At SINTEF Energy, senior researcher Fride Vullum-Bruer is keen to strengthen Norwegian research and industry in the field of battery development. Not everything has to take place in Asia.

“There have been so many incredible advancements in battery technology. When the automotive industry really started to catch on to the idea of electric cars, it was the Asian countries in particular that threw their full weight behind the development. China led the way, along with South Korea and Japan,” said Vullum-Bruer.

As a result, it is primarily the automotive industry that has pioneered this research. Vullum-Bruer believes that funding for battery research in Norway needs to improve if we are to keep up.

“There has been a significant decline in funding for energy research in general – not just battery research – over the past decade. At the same time, competition has increased, meaning the funding is spread more thinly.”

When it comes to batteries for the maritime sector, however, Norway is at the forefront. This has led companies such as Siemens Energy and Corvus Energy to establish production facilities in Norway.

“Norway is a world leader in the shipping industry, especially in the field of electric ferries. The rest of the world looks to us in that area,” explained Vullum-Bruer.

A boat that is just cruising leisurely across a fjord can get by with heavier but more affordable batteries than a sports car that needs to accelerate from 0 to 100 km/h in a matter of seconds. The development is towards different types of batteries, depending on their use.

“Batteries are becoming increasingly customized. At first, the cathodes consisted solely of lithium, cobalt and oxygen (LiCoO₂). But then it was discovered that adding a small amount of nickel resulted in different properties. Add a little manganese, and you get a different set of properties again. These variations yield differences in voltage level, energy density, stability and safety – depending on what properties you want from the battery and what it is going to be used for.”

So why not just start producing?

“Well, batteries are subject to very strict requirements, especially those intended for use in vehicles. It can easily take ten years to get a new concept out on to the market. The process takes several years of testing and verification. In addition, the product has to be tested by third parties to verify that it lasts as long as claimed and does not suddenly degrade faster than expected,” said Vullum-Bruer.

The SINTEF researcher personally favours solid-state batteries as the future solution for electric vehicles.
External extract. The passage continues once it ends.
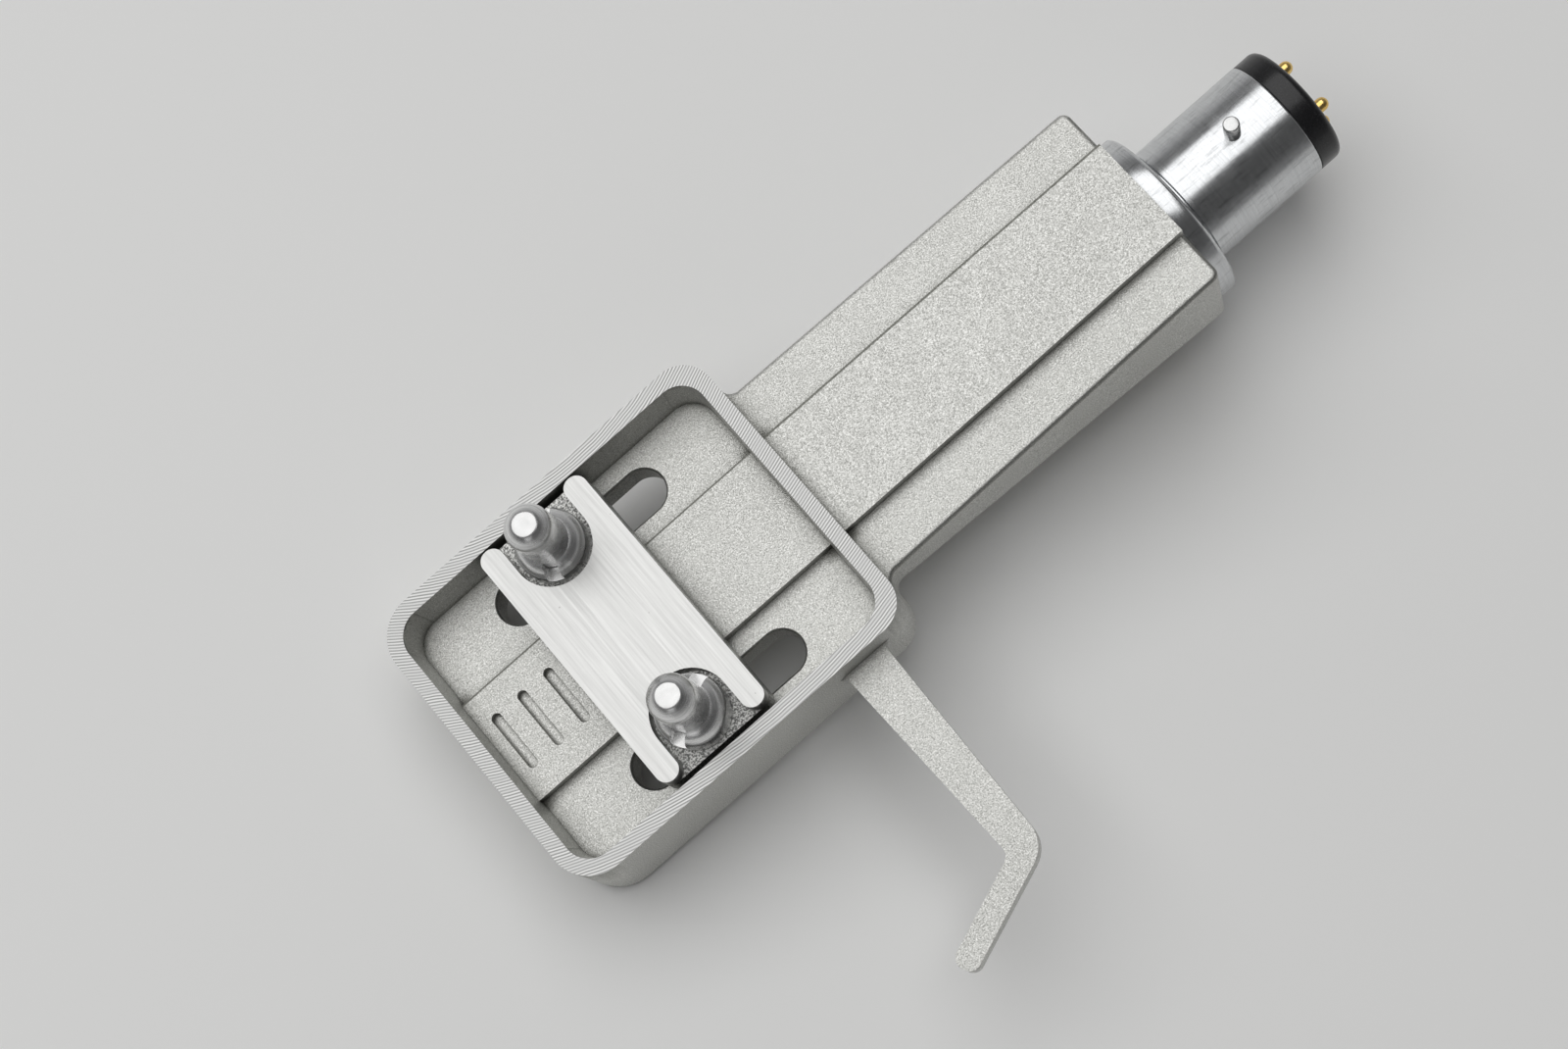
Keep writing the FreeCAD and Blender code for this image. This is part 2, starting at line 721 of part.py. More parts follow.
make_shell()
make_sleeve()
make_locating_pin()
make_insulator()
for order, (side, level) in enumerate(CONTACT_CORNERS, start=1):
    make_contact_pin(order, side, level)
make_clamp_plate()
for order, (side, turn) in enumerate(((-1, "nut_turn_first"), (1, "nut_turn_second")), start=1):
    make_nut(order, side, size[turn])
    make_screw(order, side)
doc.recompute()

for item in doc.Objects:
    if "Invalid" in item.State or "Error" in item.State:
        raise RuntimeError(f"{item.Name} failed: {item.State}")
bodies = [item for item in doc.Objects if item.TypeId == "PartDesign::Body"]
for body in bodies:
    if body.Shape.isNull() or not body.Shape.isValid() or len(body.Shape.Solids) != 1:
        raise RuntimeError(f"{body.Label} is not one valid solid")

os.makedirs("parts", exist_ok=True)
for body in bodies:
    body.Shape.exportStep(f"parts/{body.Label}.step")
    box = body.Shape.BoundBox
    print(f"{body.Label:16s} {body.Shape.Volume:9.2f} mm3  x {box.XMin:7.2f} {box.XMax:7.2f}"
          f"  y {box.YMin:7.2f} {box.YMax:7.2f}  z {box.ZMin:7.2f} {box.ZMax:7.2f}")
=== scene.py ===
# %% [markdown]
# # A turntable headshell, dressed for its picture
#
# A headshell is the small carrier at the front of a record player's arm. The cartridge with the needle hangs
# under its open tray, and the round plug at the rear locks into the arm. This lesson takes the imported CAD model
# as a fixed frame and gives it its looks: the cast, milled, turned, brushed, moulded and gilt finishes, the
# small turned pieces with all their edges, and soft studio light.
#
# Everything is in metres, in the frame of the CAD model: +X runs forward to the front of the head, +Y to the
# finger lift and +Z up out of the tray. The origin is on the plug's axis, where the flange seats on the arm.

# %% Load the frame
import math

import bmesh
import bpy
from mathutils import Matrix, Quaternion, Vector


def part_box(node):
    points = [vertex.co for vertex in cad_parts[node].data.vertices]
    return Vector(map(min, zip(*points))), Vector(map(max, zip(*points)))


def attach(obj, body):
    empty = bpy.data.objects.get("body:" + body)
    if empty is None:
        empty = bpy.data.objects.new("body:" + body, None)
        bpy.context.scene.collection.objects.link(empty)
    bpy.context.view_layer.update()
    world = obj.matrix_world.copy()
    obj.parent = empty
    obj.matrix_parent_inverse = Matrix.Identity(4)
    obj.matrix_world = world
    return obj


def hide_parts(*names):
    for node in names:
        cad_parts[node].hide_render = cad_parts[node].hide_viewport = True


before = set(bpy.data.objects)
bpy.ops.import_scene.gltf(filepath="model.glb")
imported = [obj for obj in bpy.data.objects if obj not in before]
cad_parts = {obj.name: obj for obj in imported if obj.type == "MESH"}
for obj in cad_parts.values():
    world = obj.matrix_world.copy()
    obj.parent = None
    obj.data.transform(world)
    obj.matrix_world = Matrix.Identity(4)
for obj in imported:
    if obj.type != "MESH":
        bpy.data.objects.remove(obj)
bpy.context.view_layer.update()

MM = 0.001
for name in sorted(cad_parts):
    low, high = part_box(name)
    print(f"{name:16s}", [round((b - a) / MM, 2) for a, b in zip(low, high)], "mm")

# %% [markdown]
# ## Helpers for meshes
#
# Most of the small pieces of a headshell are turned on a lathe, so one helper does most of the work: it draws
# half an outline, spins it a full turn and closes the poles. The outline is a short list of radius and distance
# pairs, like the passes of a turning tool. After the spin the seam's doubles are merged, and the normals are
# recalculated, because a spin can turn a shape inside out. A Weighted Normal modifier keeps the large faces
# looking flat right up to a bevel, which is what makes a machined edge look crisp.

# %% A finished piece from a bmesh
def keep_faces_flat(piece):
    """Lets large faces set the shading, so that a small bevel doesn't bend the light on its neighbours."""
    weighted = piece.modifiers.new("flat_faces", "WEIGHTED_NORMAL")
    weighted.weight = 100
    weighted.keep_sharp = True


def finish_piece(name, bm, body, smooth_angle=40.0):
    """Makes the bmesh an object at the origin that rides on a body of the frame."""
    bmesh.ops.remove_doubles(bm, verts=bm.verts, dist=0.0005 * MM)
    bmesh.ops.recalc_face_normals(bm, faces=bm.faces)
    mesh = bpy.data.meshes.new(name)
    bm.to_mesh(mesh)
    bm.free()
    piece = bpy.data.objects.new(name, mesh)
    bpy.context.scene.collection.objects.link(piece)
    for face in mesh.polygons:
        face.use_smooth = True
    mesh.set_sharp_from_angle(angle=math.radians(smooth_angle))
    keep_faces_flat(piece)
    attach(piece, body)
    print(f"{name:18s} {len(mesh.polygons):6d} faces")
    return piece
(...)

This is where the batteries use solid electrolytes instead of liquid ones.

“Several Chinese companies have announced that they are going to start mass-producing solid-state batteries. But it will take some time before they become as widespread as other batteries.”

Another type is batteries in which the cathode consists of lithium iron phosphate, known as LFP batteries. They have a slightly lower energy density than NMC batteries (which are based on nickel, manganese and cobalt). Lower energy density means that they store less energy per unit of weight or volume. The upside is that they are cheaper and have a significantly longer lifespan.

It is no longer the case that one size fits all and that lithium-ion batteries are used everywhere.

“We will see other technologies develop. Lithium-ion batteries are not necessarily the best choice for stationary energy storage, such as in power plants or solar power facilities, or in small, lightweight vehicles with a short range. If there are no weight or volume restrictions, other technologies can be used that are safer and work just as well for the purpose,” concluded Vullum-Bruer.